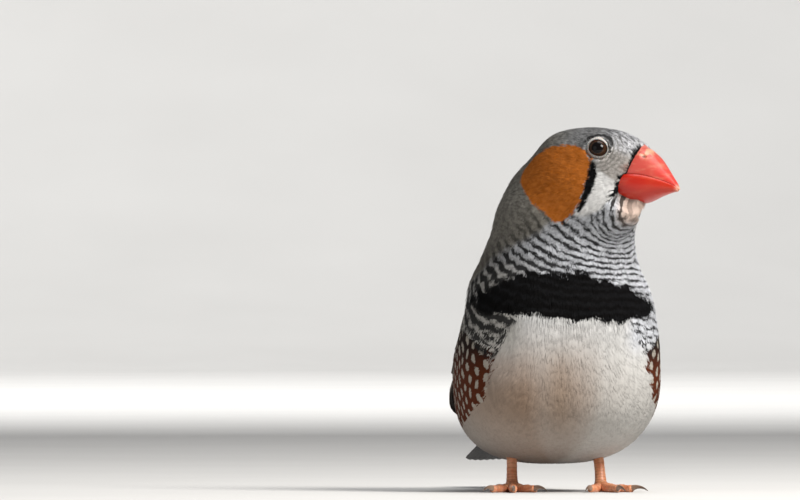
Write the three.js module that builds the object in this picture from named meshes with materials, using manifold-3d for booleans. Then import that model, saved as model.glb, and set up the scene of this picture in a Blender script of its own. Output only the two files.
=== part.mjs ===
// A male zebra finch, life size and still, standing low on both feet with its head turned to its left.
// Millimetres, +Z up, floor at z = 0. The body faces -Y, so its left side is +X.
// Every feathered form is cut from one smooth field, a blend of egg-shaped masses.
import * as THREE from "three";
import { mergeVertices } from "three/addons/utils/BufferGeometryUtils.js";
import Module from "manifold-3d";

const wasm = await Module();
wasm.setup();

// Driving dimensions
const GAP = 0.3; // air between two pieces that touch
const BLEND = 1.1; // how softly neighbouring masses run together

const EYE_LINE = new THREE.Vector3(8.19, -13.28, 56.3); // midpoint between the eyes
const HEAD_YAW = 43; // degrees that the head turns to the bird's left
const HEAD_PITCH = 15; // degrees that the bill points down
const HEAD_ROLL = -16; // degrees, so that the right eye looks up

const EYE_RADIUS = 1.9;
const EYE_BACK = -0.4; // eyeball centre behind the eye line
const EYE_SIDE = 5.4; // to the head's midline
const EYE_DROP = -0.2;
const EYE_TURN = 66; // degrees from straight ahead to where an eye looks
const EYE_LIFT = 5; // degrees up
const LID_OPENING = 1.45; // radius inside the bare ring
const LID_REACH = 2.15; // radius outside it
const LID_THICK = 0.42;

const BILL_ROOT = 4.2; // how far ahead of the eye line the hidden root of the bill starts
const BILL_TIP = 14.35;
const MOUTH_GAP = 0.3;
const JAW_WIDTH = 1.1; // lower half of the bill over the upper half
const JAW_SHORTER = 0.3; // lower half's tip behind the upper half's
const RIDGE_ROUND = 0.8; // how full the bill's section is above, where 1 is an ellipse
const JAW_ROUND = 0.55; // and below
const BILL_STEPS = 9;
const BILL_SIDES = 12;
const NOSTRIL_RADIUS = 0.42;
const NOSTRIL_LENGTH = 1.25; // over its width
const NOSTRIL = { x: 7.2, y: 2.85, z: 0.9 };

const WING_SINK = 2.1; // how deep the wing beds into the flank
const WING_LIFT = 0.4; // how far its hind end stands off the rump
const CORE_THICK = 0.5; // the wing under its feathers
const SHOULDER_THICK = 1.9; // the same at its front end
const CORE_INSET = 0.3;
const CORE_LENGTH = 0.6; // share of the wing's length
const SEAT_MARGIN = 0.9; // the hollow in the flank is this much wider than the wing
const SEAT_HEIGHT = 5;
const VANE_THICK = 0.5;
const VANE_TILT = 0.85; // rise of a wing feather's lower edge over its neighbour
const VANE_OVERLAP = 1.35; // width of a feather over the strip of it that shows
const STRIP_FADE = 0.07; // share of the wing's length in which a strip narrows to its tip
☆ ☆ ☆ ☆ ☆
Repeat the material above in full, quoting it exactly.

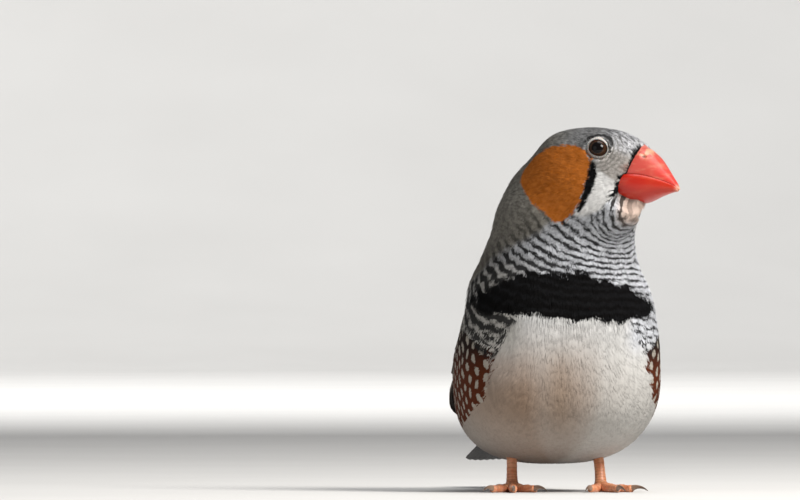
Write the three.js module that builds the object in this picture from named meshes with materials, using manifold-3d for booleans. Then import that model, saved as model.glb, and set up the scene of this picture in a Blender script of its own. Output only the two files.
=== part.mjs ===
// A male zebra finch, life size and still, standing low on both feet with its head turned to its left.
// Millimetres, +Z up, floor at z = 0. The body faces -Y, so its left side is +X.
// Every feathered form is cut from one smooth field, a blend of egg-shaped masses.
import * as THREE from "three";
import { mergeVertices } from "three/addons/utils/BufferGeometryUtils.js";
import Module from "manifold-3d";

const wasm = await Module();
wasm.setup();

// Driving dimensions
const GAP = 0.3; // air between two pieces that touch
const BLEND = 1.1; // how softly neighbouring masses run together

const EYE_LINE = new THREE.Vector3(8.19, -13.28, 56.3); // midpoint between the eyes
const HEAD_YAW = 43; // degrees that the head turns to the bird's left
const HEAD_PITCH = 15; // degrees that the bill points down
const HEAD_ROLL = -16; // degrees, so that the right eye looks up

const EYE_RADIUS = 1.9;
const EYE_BACK = -0.4; // eyeball centre behind the eye line
const EYE_SIDE = 5.4; // to the head's midline
const EYE_DROP = -0.2;
const EYE_TURN = 66; // degrees from straight ahead to where an eye looks
const EYE_LIFT = 5; // degrees up
const LID_OPENING = 1.45; // radius inside the bare ring
const LID_REACH = 2.15; // radius outside it
const LID_THICK = 0.42;

const BILL_ROOT = 4.2; // how far ahead of the eye line the hidden root of the bill starts
const BILL_TIP = 14.35;
const MOUTH_GAP = 0.3;
const JAW_WIDTH = 1.1; // lower half of the bill over the upper half
const JAW_SHORTER = 0.3; // lower half's tip behind the upper half's
const RIDGE_ROUND = 0.8; // how full the bill's section is above, where 1 is an ellipse
const JAW_ROUND = 0.55; // and below
const BILL_STEPS = 9;
const BILL_SIDES = 12;
const NOSTRIL_RADIUS = 0.42;
const NOSTRIL_LENGTH = 1.25; // over its width
const NOSTRIL = { x: 7.2, y: 2.85, z: 0.9 };

const WING_SINK = 2.1; // how deep the wing beds into the flank
const WING_LIFT = 0.4; // how far its hind end stands off the rump
const CORE_THICK = 0.5; // the wing under its feathers
const SHOULDER_THICK = 1.9; // the same at its front end
const CORE_INSET = 0.3;
const CORE_LENGTH = 0.6; // share of the wing's length
const SEAT_MARGIN = 0.9; // the hollow in the flank is this much wider than the wing
const SEAT_HEIGHT = 5;
const VANE_THICK = 0.5;
const VANE_TILT = 0.85; // rise of a wing feather's lower edge over its neighbour
const VANE_OVERLAP = 1.35; // width of a feather over the strip of it that shows
const STRIP_FADE = 0.07; // share of the wing's length in which a strip narrows to its tip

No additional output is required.